Louisiana, Alabama, Mississippi e Georgia hanno cominciato ad eleggere governatori Repubblicani solo rispettivamente dal 1980, 1987, 1992 e 2003, confutando la narrazione che riporta un Gop dilagante al Sud sin dal 1964.
Al graduale declino della questione razziale al Sud è perciò corrisposto un decisivo incremento dei consensi per il Partito Repubblicano.
Se è vero che nel 1972 Richard Nixon vinse ampiamente in quei territori, è altrettanto vero che nel 1976 Jimmy Carter li recuperò facilmente e che nel 1980 Ronald Reagan vinse al Sud con margini strettissimi, addirittura perdendo in Georgia.
Gli irriducibili razzisti Dem
Nel momento in cui, secondo il mito, i Repubblicani si stavano appropriando del Sud, gli irriducibili alfieri dell’odio razziale rimasti al potere erano ancora Dixiecrats.

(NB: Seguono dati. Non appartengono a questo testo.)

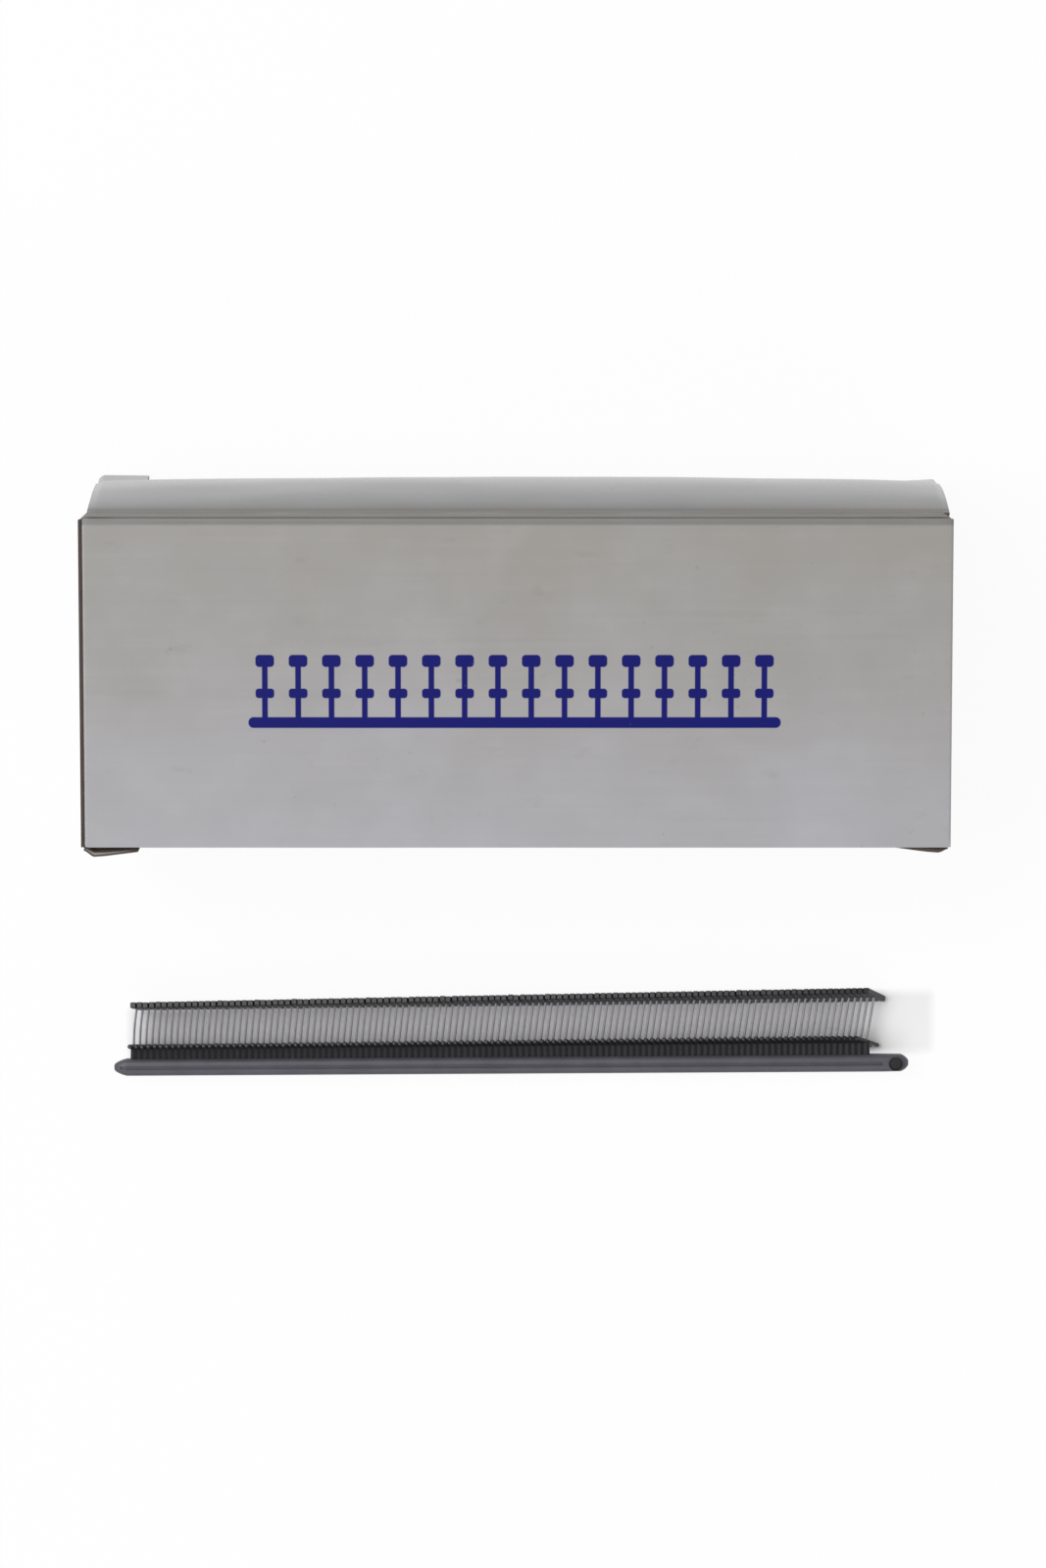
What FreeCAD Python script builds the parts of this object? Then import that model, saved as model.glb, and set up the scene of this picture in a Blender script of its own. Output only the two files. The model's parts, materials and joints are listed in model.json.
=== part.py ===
import FreeCAD, Part
import math
import os

# A retail pack of micro tag pins, in millimetres and degrees.
#
# The carton is a reverse-tuck carton of thin board. It lies on its back panel, which is in the plane z = 0.
# Its front panel faces +Z, its lid closes the end at +Y and its bottom closure the end at -Y.
# The origin is the middle of the back panel's outer face. Clips of pins lie inside in rows, and one clip
# that was taken out lies on the same surface in front of the carton's lower end.

# ---- Tag pins and their clip ----
PIN_COUNT = 120
PIN_PITCH = 1.0
T_BAR_DIAMETER = 0.75
T_BAR_LENGTH = 7.0
FILAMENT_DIAMETER = 0.35
NECK_DIAMETER = 0.6
PADDLE_WIDTH = 0.5  # along the clip
PADDLE_THICKNESS = 0.9  # along the filament
PADDLE_LENGTH = 6.8  # across the clip, as the T-bar
RUNNER_TO_T_BAR = 3.7  # between centre lines
T_BAR_TO_PADDLE = 6.9  # between centre lines
RUNNER_WIDTH = 2.9
RUNNER_THICKNESS = 2.4
RUNNER_EDGE_RADIUS = 0.9
RUNNER_END_RADIUS = 0.5
RUNNER_GROOVE_WIDTH = 0.5
RUNNER_GROOVE_DEPTH = 0.25
RUNNER_LEFT_END = 3.2  # bare runner before the first pin
RUNNER_RIGHT_END = 6.8  # bare runner after the last pin
GATE_STUD_DIAMETER = 2.2
GATE_STUD_HEIGHT = 0.4
GATE_STUD_INSET = 2.8  # from the runner's right end to the stud's centre

# ---- How the boxed clips lie ----
ROW_COUNT = 3
CLIPS_IN_ROW = 8
REST_GAP = 0.05  # between the lowest clips and the back panel
STACK_GAP = 0.075  # between a clip's T-bars and the filaments of the next
STAGGER_GAP = 0.15  # between the paddles of two clips that overlap in height
ROW_GAP = 0.3

# ---- How the clip taken out lies ----
LOOSE_CLIP_DISTANCE = 30.75  # from the front panel's lower edge to the row of paddles
LOOSE_CLIP_SHIFT = -2.6  # middle of the pins from the carton's middle
LOOSE_CLIP_TURN = 0.35  # its right end lies nearer to the carton

# The comb is flexible, so its pins don't lie as they were moulded.
# Each pair is for the first pin and the last.
LEAN_BACK = (13.0, 22.5)  # the pins lean to +Y
LEAN_SIDE = (8.0, 20.0)  # and to -X
PADDLE_DRIFT = (0.64, 1.27)  # a paddle lies this much further to +X than its T-bar
PADDLE_SPREAD = (-0.6, 0.6)  # and this much further from it than as moulded

# ---- Carton ----
BOARD = 0.5
END_PLAY = 4.5  # what the clips have to spare along the carton
MOUTH_ROOM = 8.3  # from the clips to the sleeve's upper edge
HEAD_ROOM = 7.7  # from the uppermost clips to the front panel
FLAP_GAP = 0.3  # air between boards that pass each other
CREASE_GAP = 0.05  # air in a crease that turns
BEAD_RADIUS = 0.9  # rounded ridge of the creases that the closures turn on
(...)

Citando i più noti, ricordiamo i governatori Ross Barnett (Mississippi), Lester Maddox (Georgia) (poi vice di Carter nel 1971), George Wallace (Alabama) e Orval Faubus (Arkansas), il commissario Bull Connor, nonché i senatori J. William Fulbright e Al Gore Senior.
Dal West Virginia vi era poi il senatore Robert C. Byrd, ex membro giovanile del KKK, mentore dei Clinton e di Joe Biden, in carica dal 1959 al 2010 senza che molti si scandalizzassero per il suo passato oscuro.
Rimozione e mistificazione
È curioso ricordare come l’appartenenza politica di queste persone sia stata spesso oscurata o, nella peggiore delle mistificazioni, identificata nel Partito Repubblicano. Basterebbe questo a dimostrare che l’odio razzista era ancora Democratico.
E invece, in poco tempo, sulla scorta della Southern Strategy, ad ogni candidato della destra a partire da Goldwater verrà immeritatamente affibbiato il marchio di suprematista. Repubblicano cominciò a fare rima con impresentabile e intollerante, cancellando un secolo di lotte Repubblicane per l’uguaglianza razziale.
È doveroso precisare che non si sta negando la presenza di simpatie razziste all’interno del Gop (ve ne furono e ve ne sono), ma semmai riconoscere che, per più di un secolo, il vero odio è sempre stato dall’altra parte.